I genuinely think it’s because people are more afraid to be called a racist than they are afraid to be wrong about calling out child abuse.
In Rotherham, I’ve met frontline social workers who, when – we’re talking ten years ago now – they were trying to report this crime were sent on race relations courses. They were told they were going to [face] disciplinary action if they didn’t remove the fact they were identifying the person as a Pakistani male. This is still going on in our towns now. I know it’s still going on, but we’re still not addressing it.
Interviewer And who is the ‘they’ that are not addressing it specifically?
Champion I would say, from the cases that I’ve been involved, that the sort of senior managers tend to be on top of this. They go on the training courses.
In councils, police forces, the frontline staff know exactly what’s going on, but it seems to be the middle management [who] are more concerned… to be seen as politically correct and doing the right thing than they are about addressing what is a very unpleasant crime.
Interviewer So we’re not just talking about social services then?

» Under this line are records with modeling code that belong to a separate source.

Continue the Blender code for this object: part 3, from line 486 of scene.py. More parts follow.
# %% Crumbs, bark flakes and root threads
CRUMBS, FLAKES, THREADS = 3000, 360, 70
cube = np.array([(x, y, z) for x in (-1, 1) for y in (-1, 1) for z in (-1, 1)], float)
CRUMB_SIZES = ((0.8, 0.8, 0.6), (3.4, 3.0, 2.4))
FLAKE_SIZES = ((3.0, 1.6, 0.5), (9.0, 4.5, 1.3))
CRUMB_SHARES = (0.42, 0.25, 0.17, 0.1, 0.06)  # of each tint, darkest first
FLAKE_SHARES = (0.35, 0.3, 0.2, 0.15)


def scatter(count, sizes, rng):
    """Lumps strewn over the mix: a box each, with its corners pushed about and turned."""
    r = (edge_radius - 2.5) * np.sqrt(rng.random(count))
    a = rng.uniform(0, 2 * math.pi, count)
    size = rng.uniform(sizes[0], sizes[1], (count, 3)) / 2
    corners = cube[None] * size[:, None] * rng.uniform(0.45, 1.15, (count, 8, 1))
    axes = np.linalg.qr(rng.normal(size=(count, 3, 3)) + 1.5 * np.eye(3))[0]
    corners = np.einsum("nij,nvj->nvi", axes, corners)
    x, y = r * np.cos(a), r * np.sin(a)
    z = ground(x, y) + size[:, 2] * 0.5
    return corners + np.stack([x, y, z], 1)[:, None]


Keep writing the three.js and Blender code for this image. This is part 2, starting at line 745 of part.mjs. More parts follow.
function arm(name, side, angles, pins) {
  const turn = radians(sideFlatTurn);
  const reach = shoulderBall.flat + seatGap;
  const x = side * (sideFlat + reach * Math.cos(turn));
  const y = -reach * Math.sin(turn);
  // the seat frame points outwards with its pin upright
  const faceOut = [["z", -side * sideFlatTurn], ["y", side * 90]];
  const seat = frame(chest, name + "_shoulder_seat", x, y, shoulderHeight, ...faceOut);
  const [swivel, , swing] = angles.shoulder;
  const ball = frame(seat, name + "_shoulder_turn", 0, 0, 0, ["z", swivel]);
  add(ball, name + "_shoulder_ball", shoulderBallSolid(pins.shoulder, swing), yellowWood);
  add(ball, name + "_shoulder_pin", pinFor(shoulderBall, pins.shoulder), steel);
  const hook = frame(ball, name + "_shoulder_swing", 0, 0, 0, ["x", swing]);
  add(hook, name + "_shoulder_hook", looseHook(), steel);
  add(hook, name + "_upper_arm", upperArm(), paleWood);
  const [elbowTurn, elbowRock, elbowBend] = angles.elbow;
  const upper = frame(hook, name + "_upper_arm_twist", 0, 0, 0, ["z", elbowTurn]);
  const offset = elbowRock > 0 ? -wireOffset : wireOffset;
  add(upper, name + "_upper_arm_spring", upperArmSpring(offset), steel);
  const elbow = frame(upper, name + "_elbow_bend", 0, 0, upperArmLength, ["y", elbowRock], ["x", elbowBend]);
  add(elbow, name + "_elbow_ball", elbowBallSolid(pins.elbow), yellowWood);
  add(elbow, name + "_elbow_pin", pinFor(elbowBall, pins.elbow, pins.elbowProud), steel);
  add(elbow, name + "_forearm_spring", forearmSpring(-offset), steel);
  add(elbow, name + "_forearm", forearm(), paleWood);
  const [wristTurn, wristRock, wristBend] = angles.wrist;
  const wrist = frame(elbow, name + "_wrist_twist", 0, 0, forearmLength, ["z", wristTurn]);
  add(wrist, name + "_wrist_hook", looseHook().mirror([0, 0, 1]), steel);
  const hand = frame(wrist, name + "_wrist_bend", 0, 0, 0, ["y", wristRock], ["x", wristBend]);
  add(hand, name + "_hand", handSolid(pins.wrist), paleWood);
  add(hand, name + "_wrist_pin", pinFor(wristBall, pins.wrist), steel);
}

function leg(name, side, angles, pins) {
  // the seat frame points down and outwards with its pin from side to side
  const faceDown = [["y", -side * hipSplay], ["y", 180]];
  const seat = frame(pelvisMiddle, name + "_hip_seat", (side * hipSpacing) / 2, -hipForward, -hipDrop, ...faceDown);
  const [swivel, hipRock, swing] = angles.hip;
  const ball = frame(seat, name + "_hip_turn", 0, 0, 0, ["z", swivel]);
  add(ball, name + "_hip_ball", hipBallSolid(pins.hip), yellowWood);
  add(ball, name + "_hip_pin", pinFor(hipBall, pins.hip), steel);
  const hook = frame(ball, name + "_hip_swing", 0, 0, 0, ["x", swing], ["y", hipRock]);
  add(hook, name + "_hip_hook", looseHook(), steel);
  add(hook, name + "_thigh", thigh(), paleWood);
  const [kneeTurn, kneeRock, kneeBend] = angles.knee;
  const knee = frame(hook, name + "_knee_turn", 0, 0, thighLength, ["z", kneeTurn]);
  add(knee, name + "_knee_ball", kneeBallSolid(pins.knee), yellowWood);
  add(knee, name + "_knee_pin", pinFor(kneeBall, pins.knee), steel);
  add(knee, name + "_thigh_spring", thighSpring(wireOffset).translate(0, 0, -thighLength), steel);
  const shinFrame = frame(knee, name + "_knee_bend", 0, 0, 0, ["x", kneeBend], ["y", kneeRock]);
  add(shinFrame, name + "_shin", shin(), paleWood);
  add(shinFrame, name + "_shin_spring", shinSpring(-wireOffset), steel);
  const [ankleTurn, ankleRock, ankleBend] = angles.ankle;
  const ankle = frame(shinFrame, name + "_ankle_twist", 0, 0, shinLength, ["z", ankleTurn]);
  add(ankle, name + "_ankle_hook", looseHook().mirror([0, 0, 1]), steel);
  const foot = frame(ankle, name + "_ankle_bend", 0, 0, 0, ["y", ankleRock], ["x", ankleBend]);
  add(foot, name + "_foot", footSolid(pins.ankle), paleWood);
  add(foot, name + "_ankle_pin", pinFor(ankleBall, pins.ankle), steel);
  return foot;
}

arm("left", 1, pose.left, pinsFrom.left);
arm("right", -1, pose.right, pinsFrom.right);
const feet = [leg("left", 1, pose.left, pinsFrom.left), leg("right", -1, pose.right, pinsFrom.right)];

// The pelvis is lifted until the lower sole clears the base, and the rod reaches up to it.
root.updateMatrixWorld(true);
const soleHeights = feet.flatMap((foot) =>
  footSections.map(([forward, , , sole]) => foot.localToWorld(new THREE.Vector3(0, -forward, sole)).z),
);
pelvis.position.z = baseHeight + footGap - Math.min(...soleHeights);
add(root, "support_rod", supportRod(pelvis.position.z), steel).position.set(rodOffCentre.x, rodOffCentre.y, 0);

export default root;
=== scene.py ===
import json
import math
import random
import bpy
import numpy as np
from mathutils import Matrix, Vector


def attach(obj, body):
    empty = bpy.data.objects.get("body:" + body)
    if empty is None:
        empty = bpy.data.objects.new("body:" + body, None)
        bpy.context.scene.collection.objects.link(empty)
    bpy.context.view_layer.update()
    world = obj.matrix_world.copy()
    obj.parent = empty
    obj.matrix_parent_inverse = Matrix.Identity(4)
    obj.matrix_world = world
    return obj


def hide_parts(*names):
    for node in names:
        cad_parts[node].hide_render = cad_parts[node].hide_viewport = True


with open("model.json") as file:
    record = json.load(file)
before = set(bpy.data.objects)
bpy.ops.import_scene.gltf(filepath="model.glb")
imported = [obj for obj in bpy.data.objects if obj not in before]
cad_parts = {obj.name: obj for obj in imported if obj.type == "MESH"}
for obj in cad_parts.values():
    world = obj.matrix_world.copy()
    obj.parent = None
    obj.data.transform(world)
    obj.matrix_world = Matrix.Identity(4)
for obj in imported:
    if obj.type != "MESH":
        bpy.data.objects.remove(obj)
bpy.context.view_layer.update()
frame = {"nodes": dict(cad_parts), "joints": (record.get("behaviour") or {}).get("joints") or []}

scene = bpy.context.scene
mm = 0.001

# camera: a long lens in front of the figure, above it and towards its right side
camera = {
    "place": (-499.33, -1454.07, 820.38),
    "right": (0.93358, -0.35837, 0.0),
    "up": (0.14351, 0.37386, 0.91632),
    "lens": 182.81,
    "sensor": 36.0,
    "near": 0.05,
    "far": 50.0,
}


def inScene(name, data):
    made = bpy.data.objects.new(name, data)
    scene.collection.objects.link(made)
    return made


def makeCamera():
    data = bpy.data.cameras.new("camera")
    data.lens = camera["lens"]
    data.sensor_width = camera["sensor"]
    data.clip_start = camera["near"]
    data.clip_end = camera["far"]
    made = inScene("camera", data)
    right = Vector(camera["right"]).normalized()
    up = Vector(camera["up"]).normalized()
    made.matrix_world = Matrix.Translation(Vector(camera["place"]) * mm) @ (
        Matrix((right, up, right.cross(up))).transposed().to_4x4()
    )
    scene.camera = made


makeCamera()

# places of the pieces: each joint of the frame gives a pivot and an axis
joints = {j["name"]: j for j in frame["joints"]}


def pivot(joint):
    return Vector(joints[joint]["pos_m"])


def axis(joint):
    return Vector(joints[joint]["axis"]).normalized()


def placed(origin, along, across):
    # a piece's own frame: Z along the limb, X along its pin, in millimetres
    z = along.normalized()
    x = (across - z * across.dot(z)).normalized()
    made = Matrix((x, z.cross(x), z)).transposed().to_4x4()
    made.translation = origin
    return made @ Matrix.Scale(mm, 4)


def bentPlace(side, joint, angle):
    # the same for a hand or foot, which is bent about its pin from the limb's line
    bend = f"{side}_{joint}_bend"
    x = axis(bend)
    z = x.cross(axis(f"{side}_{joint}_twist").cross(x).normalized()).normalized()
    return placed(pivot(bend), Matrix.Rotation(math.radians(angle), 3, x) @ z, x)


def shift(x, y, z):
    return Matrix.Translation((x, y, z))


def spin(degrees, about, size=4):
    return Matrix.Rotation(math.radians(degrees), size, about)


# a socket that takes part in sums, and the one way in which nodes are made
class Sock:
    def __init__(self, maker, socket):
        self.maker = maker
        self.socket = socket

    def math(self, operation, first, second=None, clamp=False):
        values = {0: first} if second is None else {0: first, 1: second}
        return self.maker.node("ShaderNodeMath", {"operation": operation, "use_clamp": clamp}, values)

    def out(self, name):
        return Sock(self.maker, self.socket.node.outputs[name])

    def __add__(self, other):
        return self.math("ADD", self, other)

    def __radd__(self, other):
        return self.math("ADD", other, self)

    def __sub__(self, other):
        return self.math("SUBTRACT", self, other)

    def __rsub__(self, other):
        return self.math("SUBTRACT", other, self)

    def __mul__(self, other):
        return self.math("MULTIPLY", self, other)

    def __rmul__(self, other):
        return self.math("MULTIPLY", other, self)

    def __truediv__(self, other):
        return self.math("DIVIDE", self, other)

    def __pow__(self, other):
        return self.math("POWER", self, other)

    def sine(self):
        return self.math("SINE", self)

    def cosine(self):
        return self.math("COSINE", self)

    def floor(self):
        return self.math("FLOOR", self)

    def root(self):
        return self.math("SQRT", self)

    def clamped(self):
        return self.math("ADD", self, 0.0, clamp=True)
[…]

Champion No, literally it’s across the board. I mean the victims and survivors tend to present in, say, the NHS, [to] GPs, to social workers, to children’s services, to the police forces. And sadly we keep on getting examples, we get examples of brilliant people [trying to alert the authorities], of where these people are being turned away or where the race element isn’t being addressed.

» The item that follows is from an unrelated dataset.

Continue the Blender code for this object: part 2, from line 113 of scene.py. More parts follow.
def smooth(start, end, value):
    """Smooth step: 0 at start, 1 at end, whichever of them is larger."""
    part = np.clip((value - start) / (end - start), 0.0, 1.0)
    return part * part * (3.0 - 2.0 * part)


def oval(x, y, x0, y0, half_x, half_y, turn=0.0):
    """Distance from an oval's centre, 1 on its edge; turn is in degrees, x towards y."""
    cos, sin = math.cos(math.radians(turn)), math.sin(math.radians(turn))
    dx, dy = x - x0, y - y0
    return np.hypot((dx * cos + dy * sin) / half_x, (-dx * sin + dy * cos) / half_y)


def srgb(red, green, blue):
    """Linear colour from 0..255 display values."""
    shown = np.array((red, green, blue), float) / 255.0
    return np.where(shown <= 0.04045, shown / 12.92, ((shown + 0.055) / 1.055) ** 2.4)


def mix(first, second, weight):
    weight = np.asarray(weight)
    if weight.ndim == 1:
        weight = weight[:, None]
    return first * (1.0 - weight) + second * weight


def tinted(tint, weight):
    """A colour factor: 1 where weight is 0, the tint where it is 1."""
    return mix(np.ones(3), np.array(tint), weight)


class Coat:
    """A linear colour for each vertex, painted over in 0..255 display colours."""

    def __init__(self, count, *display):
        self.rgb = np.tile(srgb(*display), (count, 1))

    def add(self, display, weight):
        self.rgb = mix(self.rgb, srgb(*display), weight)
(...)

Interviewer It’s not quite true to say that their ethnicity hasn’t been mentioned in news reports. Your description [of] the ten o’clock news last night might be accurate, but we certainly refer to it on this programme.
Champion Good. And we need to keep on referring to this, because if we don’t refer to it, it goes underground and that’s why we have an Islamophobic, far-Right response to it. Because, basically, we are making it a race issue by not just seeing it as paedophiles [who] happen to have this background and dealing with why they are coming from that community.